The overall size also matters as it contributes to the weight. Plunge routers are generally significant, but you can find some medium-sized options depending on your ability to operate one and what you want to achieve. Additionally, find a router whose on/off switch is near the handles for convenient and safe operations.
When to Use Plunge Routers
A plunge router is ideal for working on chopped-up wooden surfaces or top of a board. But how does this help you? It gets you more precision and control over your cut’s depth. The following are some popular uses of plunge base wood routers:
Routers often need to make the molding for table and desk edges, picture and mirror frames, and others. You can move a plunge router along a piece of wood with more control and a chance to come up with a fancy design. And the best part? You can turn the router upside down and run the wood over it.
If your project requires exact measurements, a plunge router can be a great advantage since the variety of bits allows the user to achieve many possibilities. While you can work with thick wood, the plunge stop function stops you from removing too much wood while drilling.
Due to its versatility, a plunge router is suitable for edging and prevents you from making mistakes. Additionally, if you use the side fence, you will have even more accurate results. It is adjustable, ensuring the task at hand is performed the first time correctly.
- Cabinet Making
A few decades ago, cabinet making often involved using hand tools like chisels. However, you can now use a plunge router which is easier to use and more accurate. All you need is to set the depth on the equipment and guide the router around the wood to make the desired cuts.

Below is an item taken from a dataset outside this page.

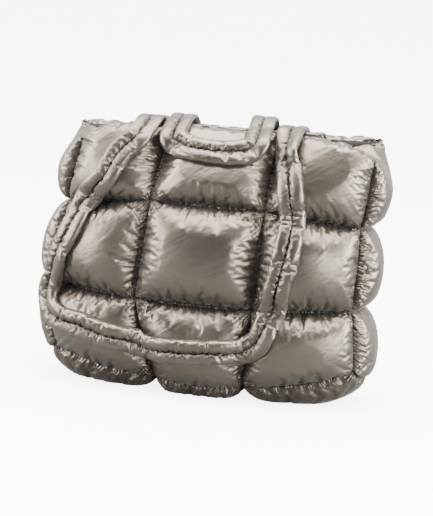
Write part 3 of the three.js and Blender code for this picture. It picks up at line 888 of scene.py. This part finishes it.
def sewn_end(face, x):
    """A strap's end: down into the mouth against the facing, then up and over the edge."""
    out_reach, top = rim_corner(face, x)

    def against(height):
        near = [face * lining_at(face, x + share * STRAP_WIDTH, height)[1]
                for share in (-0.5, -0.25, 0, 0.25, 0.5)]
        return face * (min(near) - FACING_CLEARANCE - FACING_THICKNESS)

    def at(y, z, out, thickness):
        return np.array([x, y, z]), unit(np.array(out, float)), thickness

    low = top - STRAP_END_DEPTH - ROLL_HEIGHT
    half_way = top - STRAP_END_DEPTH / 2 - ROLL_HEIGHT
    return [
        at(against(low), low, (0, -face, 0), STRAP_END_THICKNESS),
        at(against(half_way), half_way, (0, -face, 0), STRAP_END_THICKNESS),
        at(against(top), top - 1, (0, -face, 1), STRAP_END_THICKNESS),
        at((against(top) + face * out_reach) / 2, top, (0, 0, 1), STRAP_RIM_THICKNESS),
        over_corner(face, x),
    ]


def strap_path(kind):
    if kind == "front":
        starts = FRONT_DRAPE[0][0] * HALF_WIDTH + FRONT_END_SHIFTS[0]
        ends = FRONT_DRAPE[-1][0] * HALF_WIDTH + FRONT_END_SHIFTS[1]
        return [*sewn_end(FRONT, starts), *lie_on_face(FRONT, FRONT_DRAPE), *sewn_end(FRONT, ends)[::-1]]
    left = FOLDED_OVER[0][0] * HALF_WIDTH
    right = FOLDED_OVER[-1][0] * HALF_WIDTH
    return [
        *sewn_end(BACK, LEFT_BACK_LOOP[0][0] * HALF_WIDTH + BACK_END_SHIFTS[0]),
        *lie_on_face(BACK, LEFT_BACK_LOOP), over_corner(BACK, left),
        *over_mouth(BACK, FRONT, left, LEFT_ARCH), over_corner(FRONT, left),
        *lie_on_face(FRONT, FOLDED_OVER), over_corner(FRONT, right),
        *over_mouth(FRONT, BACK, right, RIGHT_ARCH), over_corner(BACK, right),
        *lie_on_face(BACK, RIGHT_BACK_LOOP),
        *sewn_end(BACK, RIGHT_BACK_LOOP[-1][0] * HALF_WIDTH + BACK_END_SHIFTS[1])[::-1],
    ]


def strap_section():
    """Places across the half width and shares of the half thickness, around two stitched tubes."""
    share = np.linspace(0, 1, RING_HALF // 2 + 1)
    eased = (1 - np.cos(np.pi * share)) / 2
    across = np.concatenate([-1 + eased, eased[1:]])
    stitch = STITCH_THICKNESS / STRAP_THICKNESS
    lobe = np.maximum(0, 1 - np.abs(2 * np.abs(across) - 1) ** LOBE_POWER) ** ROUNDNESS
    top = np.where(np.abs(across) < 0.5, stitch + (1 - stitch) * lobe, lobe)
    top[RING_HALF // 2] = stitch
    return np.concatenate([np.stack([across, top], 1), np.stack([across, -top], 1)[1:-1][::-1]])


def sweep_strap(kind):
    """The strap's rings before its padding is simulated."""
    path = strap_path(kind)
    thickness = np.array([t for _, _, t in path])
    place = np.array([p for p, _, _ in path])
    growth = (STRAP_THICKNESS - STRAP_RIM_THICKNESS) / PADDING_RAMP
    gaps = np.linalg.norm(np.diff(place, axis=0), axis=1)
    for k in range(1, len(path)):
        thickness[k] = min(thickness[k], thickness[k - 1] + growth * gaps[k - 1])
    for k in range(len(path) - 2, -1, -1):
        thickness[k] = min(thickness[k], thickness[k + 1] + growth * gaps[k])
    outs = np.array([o for _, o, _ in path])
    centre = place + outs * (thickness / 2 + STRAP_CLEARANCE)[:, None]
    length = spline(centre)[2]
    walked = np.concatenate([[0], np.cumsum(np.linalg.norm(np.diff(centre, axis=0), axis=1))])
    count = int(length / RING_STEP) + 1
    middle, tangent, length = spline(centre, count)
    even = np.linspace(0, walked[-1], count)
    out = unit(np.stack([np.interp(even, walked, outs[:, k]) for k in range(3)], 1))
    half = np.interp(even, walked, thickness) / 2
    side = unit(np.cross(tangent, out))
    normal = unit(np.cross(side, tangent))
    section = strap_section()
    turn = (np.gradient(tangent, axis=0) * side).sum(-1) / (length / (count - 1)) * STRAP_WIDTH / 2
    turn = smoothed(turn, TURN_SMOOTHING / (length / (count - 1)))
    inside = np.maximum(0, turn[:, None] * section[None, :, 0])
    across = section[None, :, 0] * np.minimum(1, BEND_ROOM / np.maximum(inside, 1e-6))
    return (middle[:, None] + side[:, None] * across[..., None] * STRAP_WIDTH / 2
            + normal[:, None] * section[None, :, 1:] * half[:, None, None])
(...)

Nevertheless, the plunge router is not very beginner-friendly, and it might take you some practice to do this properly.
If you want to create something like a wooden fruit bowl, you can use a plunge router to make the bowl and stand. A plunge router can work around inside a circle at a specific depth to create the bowl.
- A plunge router can directly make cuts directly into a piece of woodwork.
- It has ergonomic handles to ensure user comfort.
- It allows for versatility and creativity where you can simply place the router on your desired location after setting the depth and pushing it into the workpiece.
- You can complete workpieces more quickly since this router can make both edge cus and cuts inside the workpiece using the same route.
- They are generally large and heavy and demand some extra physical strength to operate successfully.
- A plunge router gives you extra control, which opens up an opportunity for mistakes such as plunging too deeply.
- You need a steady hand when using a plunge router for effectiveness. It is less stable than a fixed router making the user more susceptible to errors.
Which Wood Base Router Should You Buy?
In the end, the championship between the two will mainly depend on your expertise and familiarity with routers. If you have been in the industry for years, you may find the plunge wood router a viable option due to its versatility and ergonomic features. However, you can still go for the fixed wood router as it has no limit to experience. Furthermore, it is famous for its accuracy and precision.
If you are new to woodworking, the best option for you is a fixed wooden router. But why should you only go for this option? It is easy to use, light and has provided me with some of the most accurate results throughout my woodworking career.